Justice Scalia (joined by Justice Thomas) concurred in the judgment of the Court but described the discussion of "equitable principles" as "purely dicta, binding upon neither us nor the District Court."

Lessons Learned

Mostly, the lessons of CIGNA v. Amara will be learned over upcoming years. At present, we can glean this immediate guidance:

  1. SPDs will not take the place of actual plan documents in a lawsuit claiming benefits based on misleading terms in the SPDs.
  2. The SPD’s fundamental objective is clear, simple communication, and if it were legally binding, it could sacrifice that simplicity and comprehensibility to the language of lawyers.
  3. Misleading SPDs invite the court to find a way to compensate misled participants and beneficiaries. SPDs must be accurate.
  4. An employer that wears both the hat of a plan sponsor and the hat of a plan administrator wears two distinctly separate, permitted hats, only one of which can be worn at a time.
  5. Mertens and its progeny will not prohibit all forms of monetary relief under ERISA section 502(a)(3).
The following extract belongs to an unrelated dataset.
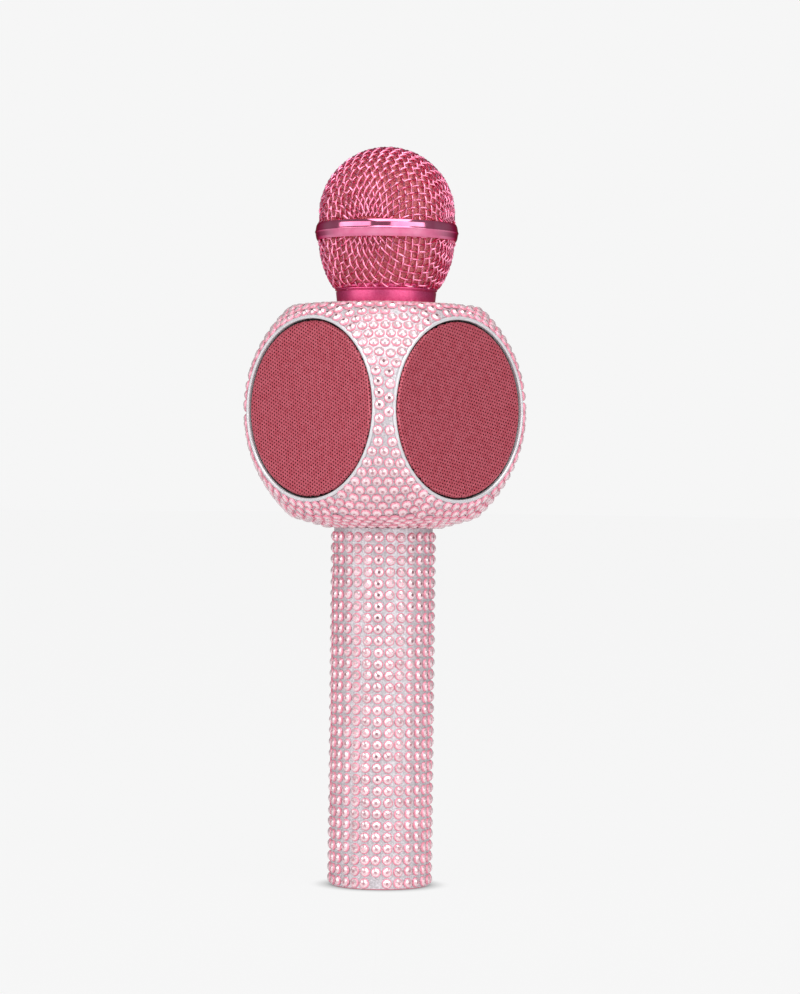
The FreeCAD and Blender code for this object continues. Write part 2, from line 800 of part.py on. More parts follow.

The number of lawsuits claiming some form of equitable surcharge against a plan’s fiduciaries due to misleading communications is going to grow significantly and enthusiastically, but we do not expect the remedy to prevail proportionately.
  6. Class actions based on equitable estoppel are going to become fewer, but ones based on plan reformation and surcharge have become more certain and easier.